What lies from the line containing "nodes[node].hide_render = nodes[node].hide_viewport" through the line containing "RIM_RISE_TO = 0.88"? Print exactly those lines, with both ends, and no others.

begin

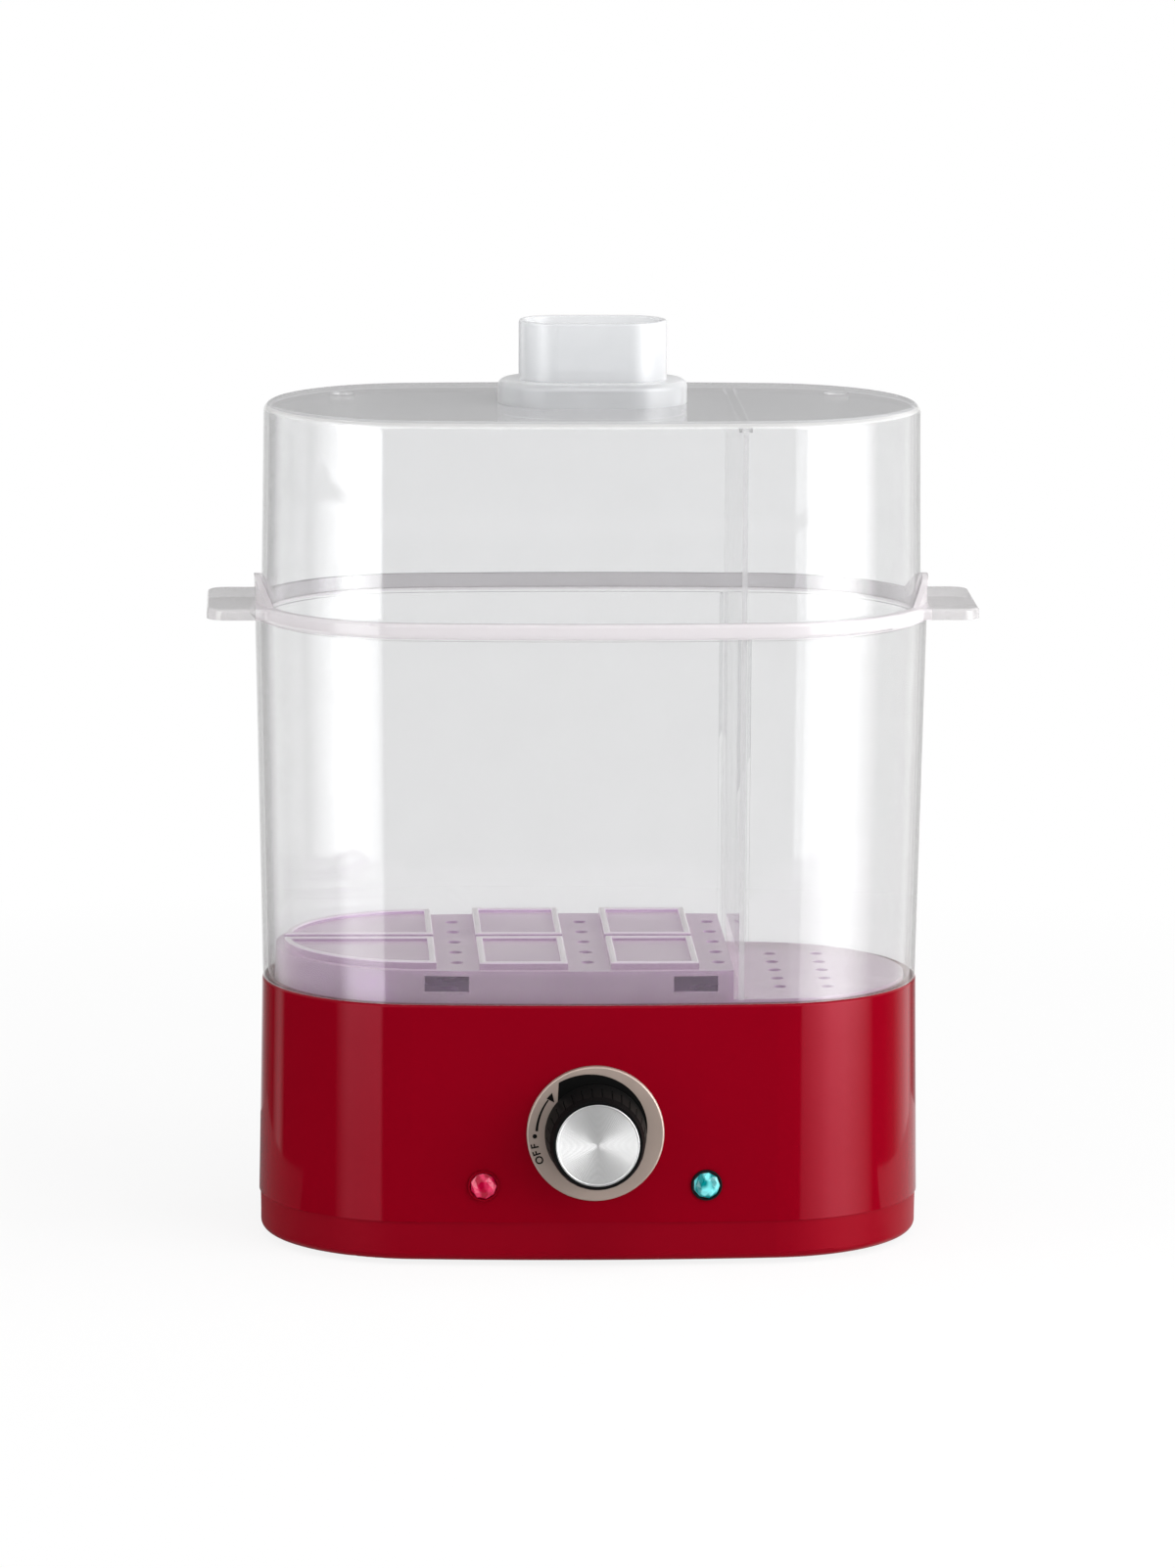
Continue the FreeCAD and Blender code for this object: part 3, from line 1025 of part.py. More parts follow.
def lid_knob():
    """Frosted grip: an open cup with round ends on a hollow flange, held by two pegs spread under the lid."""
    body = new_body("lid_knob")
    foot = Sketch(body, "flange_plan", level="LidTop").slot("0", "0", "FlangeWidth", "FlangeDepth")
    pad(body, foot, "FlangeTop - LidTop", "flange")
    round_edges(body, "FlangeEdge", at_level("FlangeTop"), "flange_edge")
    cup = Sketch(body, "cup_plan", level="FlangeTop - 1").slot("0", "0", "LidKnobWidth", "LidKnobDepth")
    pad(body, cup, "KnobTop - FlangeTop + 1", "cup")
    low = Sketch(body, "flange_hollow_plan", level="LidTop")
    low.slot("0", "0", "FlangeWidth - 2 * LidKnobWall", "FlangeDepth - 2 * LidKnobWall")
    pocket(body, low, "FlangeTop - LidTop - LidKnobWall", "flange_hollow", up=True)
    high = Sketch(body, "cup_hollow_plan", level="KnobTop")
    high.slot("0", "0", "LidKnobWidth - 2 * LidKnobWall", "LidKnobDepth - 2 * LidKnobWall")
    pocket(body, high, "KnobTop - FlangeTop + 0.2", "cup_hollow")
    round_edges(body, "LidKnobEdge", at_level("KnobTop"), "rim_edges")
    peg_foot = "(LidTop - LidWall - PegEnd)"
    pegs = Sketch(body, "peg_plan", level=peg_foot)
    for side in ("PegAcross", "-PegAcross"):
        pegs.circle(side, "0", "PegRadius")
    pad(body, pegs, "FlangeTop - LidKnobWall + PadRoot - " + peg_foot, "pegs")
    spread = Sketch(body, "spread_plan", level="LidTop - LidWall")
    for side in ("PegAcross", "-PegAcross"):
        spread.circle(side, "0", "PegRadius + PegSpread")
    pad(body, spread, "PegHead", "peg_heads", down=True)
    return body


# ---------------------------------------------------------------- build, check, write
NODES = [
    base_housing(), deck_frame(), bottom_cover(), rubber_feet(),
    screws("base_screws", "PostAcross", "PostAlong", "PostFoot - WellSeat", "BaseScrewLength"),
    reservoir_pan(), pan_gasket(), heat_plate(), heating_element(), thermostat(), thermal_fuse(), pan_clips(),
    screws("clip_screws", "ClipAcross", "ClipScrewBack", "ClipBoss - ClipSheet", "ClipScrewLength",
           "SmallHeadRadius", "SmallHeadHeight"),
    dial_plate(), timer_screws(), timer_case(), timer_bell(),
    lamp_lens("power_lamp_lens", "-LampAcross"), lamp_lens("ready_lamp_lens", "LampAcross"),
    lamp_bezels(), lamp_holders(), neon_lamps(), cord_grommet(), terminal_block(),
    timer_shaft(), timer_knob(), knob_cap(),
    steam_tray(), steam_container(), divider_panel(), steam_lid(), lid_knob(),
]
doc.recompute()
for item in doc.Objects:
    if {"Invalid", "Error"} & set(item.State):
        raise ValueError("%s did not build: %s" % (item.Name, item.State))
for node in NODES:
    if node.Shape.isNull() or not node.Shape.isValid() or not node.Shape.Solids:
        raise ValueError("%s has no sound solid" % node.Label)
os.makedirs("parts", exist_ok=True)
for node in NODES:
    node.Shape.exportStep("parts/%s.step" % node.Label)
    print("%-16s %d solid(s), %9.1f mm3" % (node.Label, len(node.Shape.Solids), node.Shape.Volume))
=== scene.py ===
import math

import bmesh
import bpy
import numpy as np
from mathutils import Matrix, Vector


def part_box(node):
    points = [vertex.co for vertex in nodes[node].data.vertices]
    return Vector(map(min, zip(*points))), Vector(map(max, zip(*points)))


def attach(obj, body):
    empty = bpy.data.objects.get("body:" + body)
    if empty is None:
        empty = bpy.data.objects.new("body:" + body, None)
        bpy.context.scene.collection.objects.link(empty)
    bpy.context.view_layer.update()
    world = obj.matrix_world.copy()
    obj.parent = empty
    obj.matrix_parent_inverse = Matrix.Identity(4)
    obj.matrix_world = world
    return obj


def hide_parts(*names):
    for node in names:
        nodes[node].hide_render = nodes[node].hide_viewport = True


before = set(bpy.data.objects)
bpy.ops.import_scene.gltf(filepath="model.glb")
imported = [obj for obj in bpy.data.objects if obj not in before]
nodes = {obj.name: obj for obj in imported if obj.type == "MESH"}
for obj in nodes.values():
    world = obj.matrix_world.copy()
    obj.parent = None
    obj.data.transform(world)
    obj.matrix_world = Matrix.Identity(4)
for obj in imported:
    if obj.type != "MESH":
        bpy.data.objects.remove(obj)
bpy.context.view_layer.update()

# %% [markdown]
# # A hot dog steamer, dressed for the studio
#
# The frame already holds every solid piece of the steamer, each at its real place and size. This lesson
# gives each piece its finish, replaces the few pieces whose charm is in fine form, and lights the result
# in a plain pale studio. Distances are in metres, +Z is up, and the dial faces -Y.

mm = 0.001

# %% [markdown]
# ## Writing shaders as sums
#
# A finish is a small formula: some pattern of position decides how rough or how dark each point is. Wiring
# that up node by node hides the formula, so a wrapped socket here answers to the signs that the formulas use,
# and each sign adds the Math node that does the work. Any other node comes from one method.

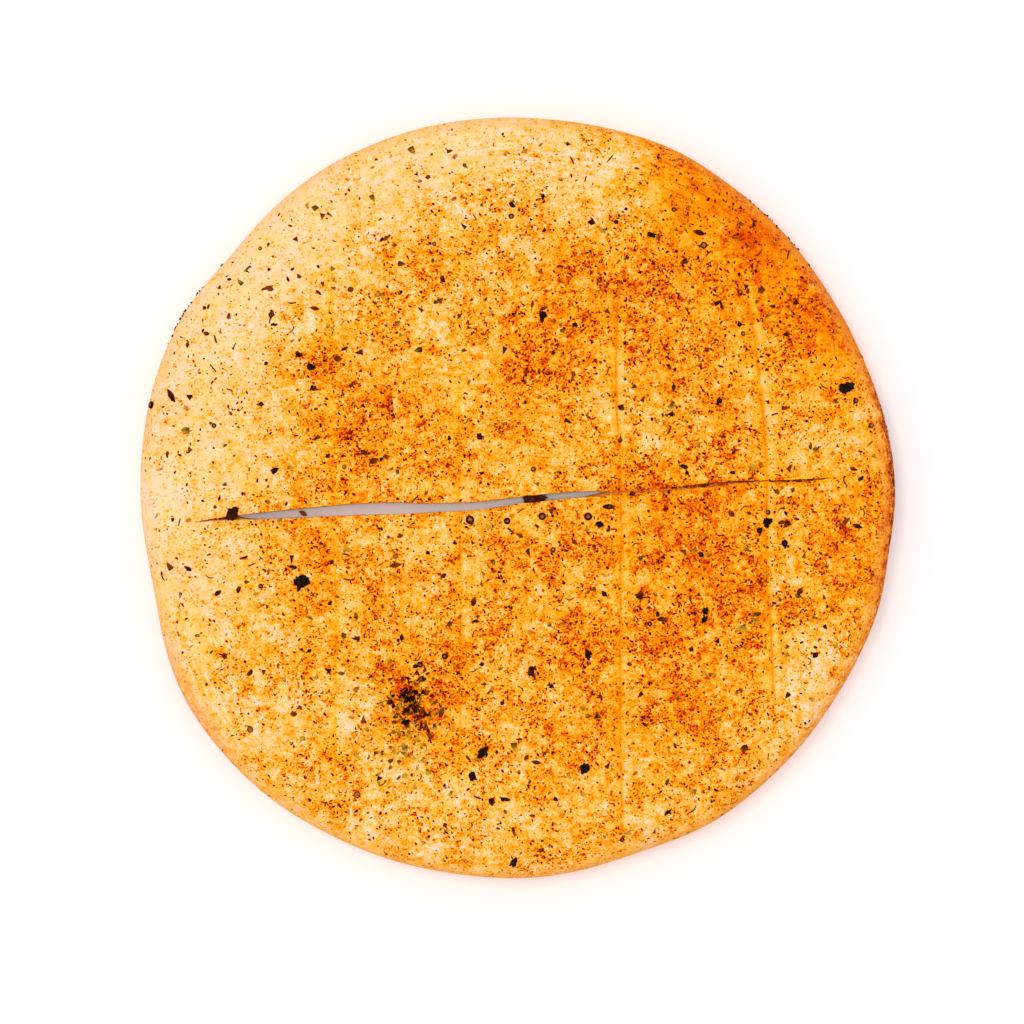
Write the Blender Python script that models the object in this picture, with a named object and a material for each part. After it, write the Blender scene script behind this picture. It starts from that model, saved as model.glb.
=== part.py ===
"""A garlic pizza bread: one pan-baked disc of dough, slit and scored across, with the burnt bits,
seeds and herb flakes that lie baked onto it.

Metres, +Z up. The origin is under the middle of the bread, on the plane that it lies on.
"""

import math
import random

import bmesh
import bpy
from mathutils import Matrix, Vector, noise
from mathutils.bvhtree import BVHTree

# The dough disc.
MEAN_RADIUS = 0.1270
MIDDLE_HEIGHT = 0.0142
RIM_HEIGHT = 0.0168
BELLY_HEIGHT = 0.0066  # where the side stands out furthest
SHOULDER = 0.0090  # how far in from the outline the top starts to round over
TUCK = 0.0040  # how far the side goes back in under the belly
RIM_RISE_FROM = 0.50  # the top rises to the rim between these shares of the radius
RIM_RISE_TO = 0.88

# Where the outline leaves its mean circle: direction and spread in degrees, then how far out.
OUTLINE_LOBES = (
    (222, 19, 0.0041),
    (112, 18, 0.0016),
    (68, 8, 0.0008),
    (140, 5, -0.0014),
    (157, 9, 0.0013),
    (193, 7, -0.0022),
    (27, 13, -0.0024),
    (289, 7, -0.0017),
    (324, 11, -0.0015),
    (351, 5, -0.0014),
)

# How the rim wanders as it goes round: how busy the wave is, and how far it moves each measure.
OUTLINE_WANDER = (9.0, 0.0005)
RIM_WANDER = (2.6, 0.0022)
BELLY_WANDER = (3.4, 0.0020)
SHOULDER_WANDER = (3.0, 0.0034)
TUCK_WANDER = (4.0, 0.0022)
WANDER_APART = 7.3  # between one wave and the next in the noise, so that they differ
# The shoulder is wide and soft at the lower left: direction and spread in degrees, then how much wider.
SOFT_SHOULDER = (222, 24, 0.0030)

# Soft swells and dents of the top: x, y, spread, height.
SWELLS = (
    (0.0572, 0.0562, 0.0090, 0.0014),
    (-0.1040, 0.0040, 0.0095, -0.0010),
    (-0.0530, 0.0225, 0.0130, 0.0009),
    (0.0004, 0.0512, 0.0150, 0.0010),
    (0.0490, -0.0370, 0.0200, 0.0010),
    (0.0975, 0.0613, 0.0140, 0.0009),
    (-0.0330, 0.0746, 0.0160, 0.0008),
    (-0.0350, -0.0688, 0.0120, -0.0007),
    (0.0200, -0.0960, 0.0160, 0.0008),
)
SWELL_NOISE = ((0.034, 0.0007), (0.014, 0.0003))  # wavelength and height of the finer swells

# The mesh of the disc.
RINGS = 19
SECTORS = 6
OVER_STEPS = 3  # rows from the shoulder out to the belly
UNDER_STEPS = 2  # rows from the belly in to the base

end

_Written answer_
        nodes[node].hide_render = nodes[node].hide_viewport = True


before = set(bpy.data.objects)
bpy.ops.import_scene.gltf(filepath="model.glb")
imported = [obj for obj in bpy.data.objects if obj not in before]
nodes = {obj.name: obj for obj in imported if obj.type == "MESH"}
for obj in nodes.values():
    world = obj.matrix_world.copy()
    obj.parent = None
    obj.data.transform(world)
    obj.matrix_world = Matrix.Identity(4)
for obj in imported:
    if obj.type != "MESH":
        bpy.data.objects.remove(obj)
bpy.context.view_layer.update()

# %% [markdown]
# # A hot dog steamer, dressed for the studio
#
# The frame already holds every solid piece of the steamer, each at its real place and size. This lesson
# gives each piece its finish, replaces the few pieces whose charm is in fine form, and lights the result
# in a plain pale studio. Distances are in metres, +Z is up, and the dial faces -Y.

mm = 0.001

# %% [markdown]
# ## Writing shaders as sums
#
# A finish is a small formula: some pattern of position decides how rough or how dark each point is. Wiring
# that up node by node hides the formula, so a wrapped socket here answers to the signs that the formulas use,
# and each sign adds the Math node that does the work. Any other node comes from one method.

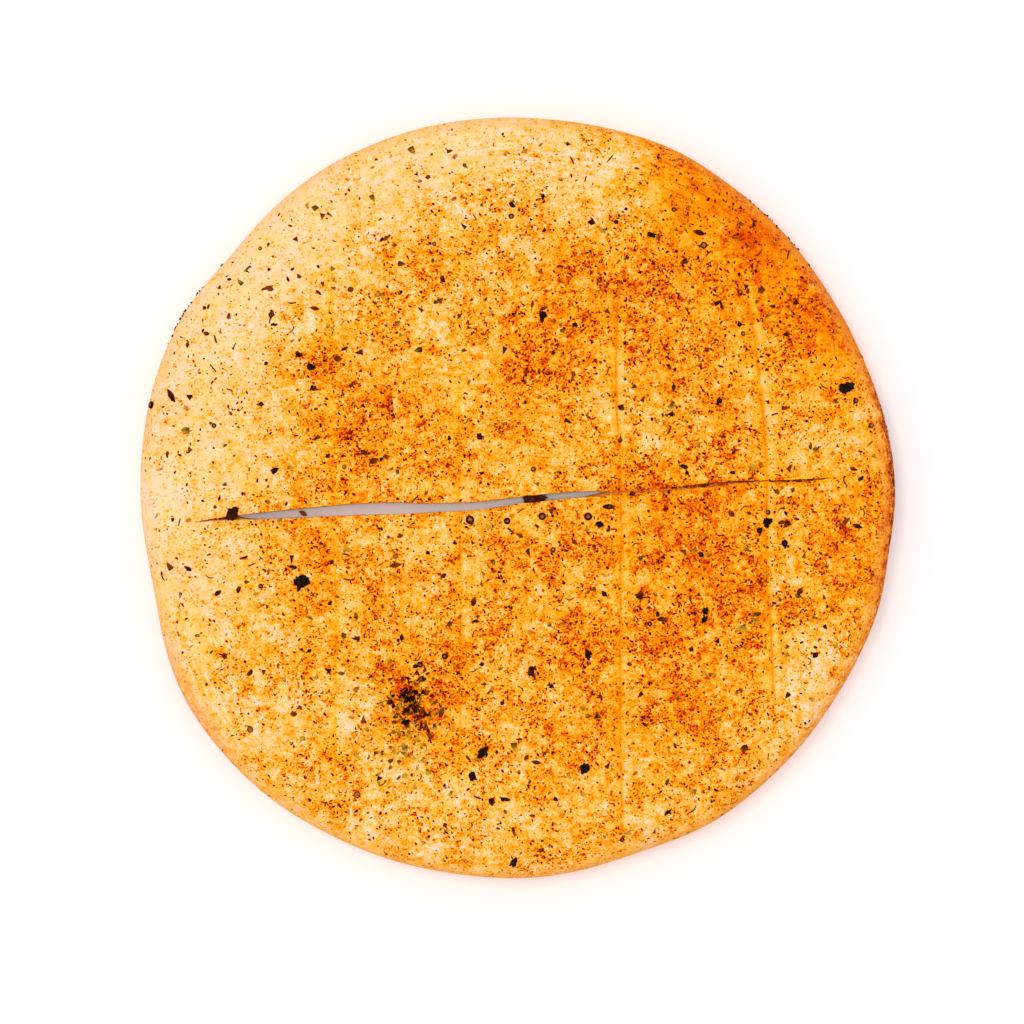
Write the Blender Python script that models the object in this picture, with a named object and a material for each part. After it, write the Blender scene script behind this picture. It starts from that model, saved as model.glb.
=== part.py ===
"""A garlic pizza bread: one pan-baked disc of dough, slit and scored across, with the burnt bits,
seeds and herb flakes that lie baked onto it.

Metres, +Z up. The origin is under the middle of the bread, on the plane that it lies on.
"""

import math
import random

import bmesh
import bpy
from mathutils import Matrix, Vector, noise
from mathutils.bvhtree import BVHTree

# The dough disc.
MEAN_RADIUS = 0.1270
MIDDLE_HEIGHT = 0.0142
RIM_HEIGHT = 0.0168
BELLY_HEIGHT = 0.0066  # where the side stands out furthest
SHOULDER = 0.0090  # how far in from the outline the top starts to round over
TUCK = 0.0040  # how far the side goes back in under the belly
RIM_RISE_FROM = 0.50  # the top rises to the rim between these shares of the radius
RIM_RISE_TO = 0.88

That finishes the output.